Me coloquei à disposição da Subsecretaria de Políticas Públicas para Mulheres, e amadrinhei algumas ações ligadas às casas de apoio que recebem e acolhem mulheres em situação de violência e vulnerabilidade no Estado. Dando apoio e suporte para a criação de aulas de defesa pessoal, doando os meus livros, para os primeiros passos do resgate da autoestima, abrindo caminho para o autoconhecimento, através de rodas de conversas que visa o empoderamento dessas mulheres, que precisam recuperar o seu amor-próprio e sua dignidade. Todo esse trabalho é feito com muito cuidado, carinho e respeito pelas suas histórias. Um trabalho com muito amor, empatia e sororidade. Como cidadã e ativista também apoiei ações na Delegacia de Atendimento à Mulher do centro do Rio de Janeiro, ajudando na implantação de uma brinquedoteca e, recentemente, fui convidada a criar um projeto de padronização das brinquedotecas de todas as Delegacias de Atendimento à Mulher do Estado, com o objetivo de proteger, de forma lúdica, as crianças que chegam com suas mães no momento em que vão prestar queixa e fazer o boletim de ocorrência. Tudo para que essa criança não sofra outro tipo de violência ouvindo os trágicos relatos de sua mãe.
Que tipos de depoimentos chegam até você?
Desde casos mais comuns, como amores não correspondidos até casos de violência doméstica, por isso o trabalho em conjunto com a SUBPM e a Deam.
Como acabar com a violência contra a mulher?
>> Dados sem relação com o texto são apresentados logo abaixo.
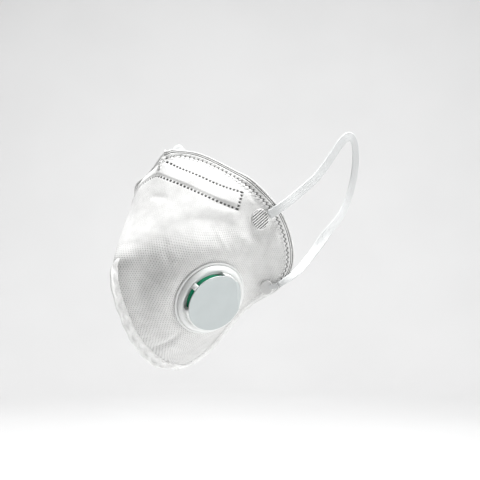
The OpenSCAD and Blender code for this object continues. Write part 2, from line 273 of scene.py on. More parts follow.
def seat_share(u, p):
    """How far the surface is flattened under the valve, from 0 to 1."""
    share = (from_axis(p) - SEAT_FLAT_R) / (SEAT_BLEND_R - SEAT_FLAT_R)
    return np.where(u > 0, 1 - ease(share), 0.0)


def skin(u, t, d):
    """Point of a sheet at height d over the outer surface."""
    u, t, d = np.broadcast_arrays(u, t, d)
    p = form(u, t)
    w, d = seat_share(u, p)[..., None], d[..., None]
    off = ((p - SEAT_C) @ SEAT_DIR)[..., None]
    return p + (1 - w) * d * outward(u, t) + w * (d - off) * SEAT_DIR


def skin_out(u, t):
    """Outward direction of a sheet, with the flat seat."""
    return outward(u, t, lambda a, b: skin(a, b, 0))


def reach(t):
    """Length of one half of the mask from the ridge to the edge, in mm."""
    a, b, c = along(RIDGE, t), along(RIB, t), along(EDGE, t)
    return np.linalg.norm(b - a, axis=-1) + np.linalg.norm(c - b, axis=-1)


def hem_start(t):
    """u of the hem's inner side."""
    return 1 - HEM_W / reach(t)


def from_hem(u, t):
    """Distance from the hem's inner side towards the ridge, in mm, and 0 on the hem."""
    return np.maximum((hem_start(t) - np.abs(u)) * reach(t), 0)


def length_along(line):
    """Distance in mm from a line's first point to each of its points."""
    return np.concatenate([[0], np.cumsum(np.linalg.norm(np.diff(line, axis=0), axis=1))])


SEAT_Y = unit(np.array([0, 0, 1.0]) - SEAT_DIR[2] * SEAT_DIR)
SEAT_X = np.cross(SEAT_Y, SEAT_DIR)


def seat_place(p):
    """Valve coordinates to the mask's, in mm."""
    p = np.asarray(p, float)
    return SEAT_C + p[..., 0:1] * SEAT_X + p[..., 1:2] * SEAT_Y + p[..., 2:3] * SEAT_DIR


# --- folds, puckers and welds in the soft surface ---

# Each fold: points as (u, t), half width in mm, height in mm (minus is a valley).
FOLDS = [
    ([(0.62, 3.0), (0.8, 3.75)], 2.2, -0.7),
    ([(0.02, 2.03), (0.16, 2.17), (0.3, 2.4)], 2.4, -0.4),
    ([(0.9, 3.3), (0.94, 3.97)], 1.8, -0.6),
    ([(0.6, 4.0), (0.62, 4.83), (0.67, 5.8)], 1.5, 0.22),
    ([(0.3, 3.9), (0.3, 4.97), (0.3, 5.95)], 2.0, -0.2),
    ([(0.4, 7.95), (0.32, 8.03), (0.24, 8.3), (0.18, 8.43), (0.02, 8.63)], 1.8, -0.75),
    ([(0.4, 8.15), (0.28, 8.5), (0.1, 8.9)], 3.5, 0.6),
    ([(-0.02, 7.57), (0.12, 7.57)], 1.3, -0.45),
    ([(-0.02, 8.1), (0.12, 8.1)], 1.3, -0.45),
    ([(0.3, 6.0), (0.3, 7.0)], 5, 0.7),
    ([(0.88, 4.77), (0.82, 5.57)], 1.8, -0.35),
]


def groove(x, centre, half):
    """Smooth bump from 1 at its centre down to 0 at about twice its half width."""
    return np.exp(-((x - centre) / half) ** 2)


def line_distance(p, line):
    """Distance in mm from points p to a polyline, and the part of the way along it."""
    best, where = np.full(p.shape[:-1], 1e9), np.zeros(p.shape[:-1])
    for k in range(len(line) - 1):
        a, b = line[k], line[k + 1]
        f = np.clip(((p - a) @ (b - a)) / max((b - a) @ (b - a), 1e-9), 0, 1)
        d = np.linalg.norm(p - a - f[..., None] * (b - a), axis=-1)
        where = np.where(d < best, (k + f) / (len(line) - 1), where)
        best = np.minimum(best, d)
    return best, where


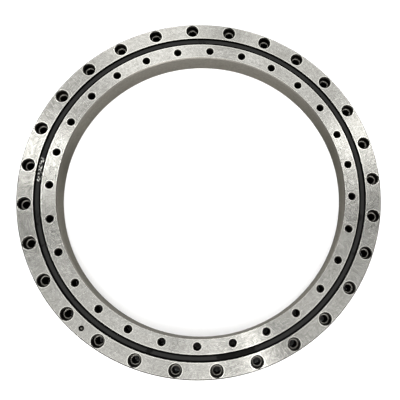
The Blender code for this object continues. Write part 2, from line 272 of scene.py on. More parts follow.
def beside_edges(tree, place, radius, height, edges):
    """How near a point of a ring's face is to the face's edges and the mouths of its holes, from 0 to 1.

    The edges are the bolt circle's radius and first angle, the distance from the pitch circle to the rim or
    the bore, and then for each face, lower and upper, the distance from the pitch circle to its edge by the
    seal and the radius of its holes.
    """
    bolt_radius, first_angle, rim, lower, upper = edges
    axes = add_node(tree, "ShaderNodeSeparateXYZ", {0: place}).outputs
    angle = add_node(tree, "ShaderNodeMath", {0: axes["Y"], 1: axes["X"]}, operation="ARCTAN2").outputs[0]
    pitches = add_node(
        tree,
        "ShaderNodeMath",
        {0: angle, 1: 1 / BOLT_PITCH, 2: -first_angle / BOLT_PITCH},
        operation="MULTIPLY_ADD",
    ).outputs[0]
    whole = add_node(tree, "ShaderNodeMath", {0: pitches}, operation="ROUND").outputs[0]
    part = add_node(tree, "ShaderNodeMath", {0: pitches, 1: whole}, operation="SUBTRACT").outputs[0]
    aside = add_node(
        tree, "ShaderNodeMath", {0: part, 1: BOLT_PITCH * bolt_radius}, operation="MULTIPLY"
    ).outputs[0]
    beyond = add_node(tree, "ShaderNodeMath", {0: radius, 1: bolt_radius}, operation="SUBTRACT").outputs[0]
    from_hole = add_node(tree, "ShaderNodeCombineXYZ", {"X": aside, "Y": beyond}).outputs[0]
    to_hole = add_node(tree, "ShaderNodeVectorMath", {0: from_hole}, operation="LENGTH").outputs["Value"]
    signed = add_node(tree, "ShaderNodeMath", {0: radius, 1: PITCH_RADIUS}, operation="SUBTRACT").outputs[0]
    from_pitch = add_node(tree, "ShaderNodeMath", {0: signed}, operation="ABSOLUTE").outputs[0]
    on_top = add_node(
        tree, "ShaderNodeMath", {0: height, 1: HEIGHT / 2}, operation="GREATER_THAN"
    ).outputs[0]
    gaps = []
    for distance, (low, high) in ((from_pitch, (lower[0], upper[0])), (to_hole, (lower[1], upper[1]))):
        start = add_node(
            tree, "ShaderNodeMath", {0: on_top, 1: low - high, 2: -low}, operation="MULTIPLY_ADD"
        ).outputs[0]
        gaps.append(add_node(tree, "ShaderNodeMath", {0: distance, 1: start}, operation="ADD").outputs[0])
    from_rim = add_node(
        tree, "ShaderNodeMath", {0: rim + RIM_FADE * EDGE_HIGHLIGHT_WIDTH, 1: from_pitch}, operation="SUBTRACT"
    ).outputs[0]
    gaps.append(from_rim)
    nearer = add_node(tree, "ShaderNodeMath", {0: gaps[0], 1: gaps[1]}, operation="MINIMUM").outputs[0]
    nearest = add_node(tree, "ShaderNodeMath", {0: nearer, 1: gaps[2]}, operation="MINIMUM").outputs[0]
    faded = {"From Min": 0.5 * EDGE_HIGHLIGHT_WIDTH, "From Max": EDGE_HIGHLIGHT_WIDTH, "To Min": 1, "To Max": 0}
    return add_node(tree, "ShaderNodeMapRange", {"Value": nearest, **faded}).outputs[0]


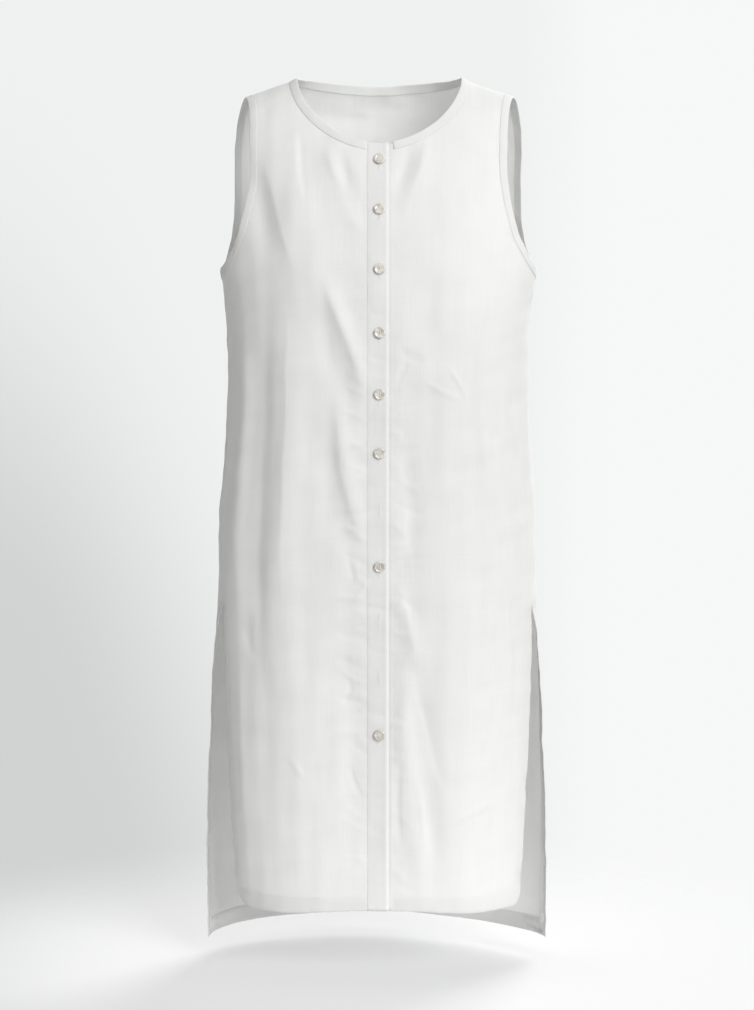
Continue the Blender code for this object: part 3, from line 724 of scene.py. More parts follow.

Com uma sociedade mais igualitária, onde precisamos desmistificar a cultura da superioridade masculina que nos faz vítimas dessa violência diariamente. Com muito autoconhecimento, informação, e um trabalho de base, como o que eu e muitas de nós estamos fazendo. O amor-próprio é essa base, esse início de tudo. Ele é o grande agente protetor que ajuda a mulher a identificar quando está diante de uma relação abusiva logo de início. É transformador, por que a faz acreditar na própria força para sair do relacionamento e quebrar o ciclo vicioso da violência doméstica, que só nos primeiros seis meses da pandemia fez 1890 vítimas.
Como está a vida?
Hoje, mãe da minha maior inspiração, minha filha Bella Maria, de 2 anos, posso dizer que encontrei meu caminho e venho construindo diariamente o meu amor-próprio. Porque amor-próprio é construção diária. Como escritora, me realizei, ressignifiquei a minha vida e transformei a minha dor em combustível para ajudar outras mulheres a também acreditarem em si e a terem a chance de reconstruir seus próprios caminhos com dignidade, respeito e muito amor-próprio. Afinal, todas nós merecemos nos imunizar do vírus da violência doméstica e buscar nos conhecer, nos priorizar e nos amar.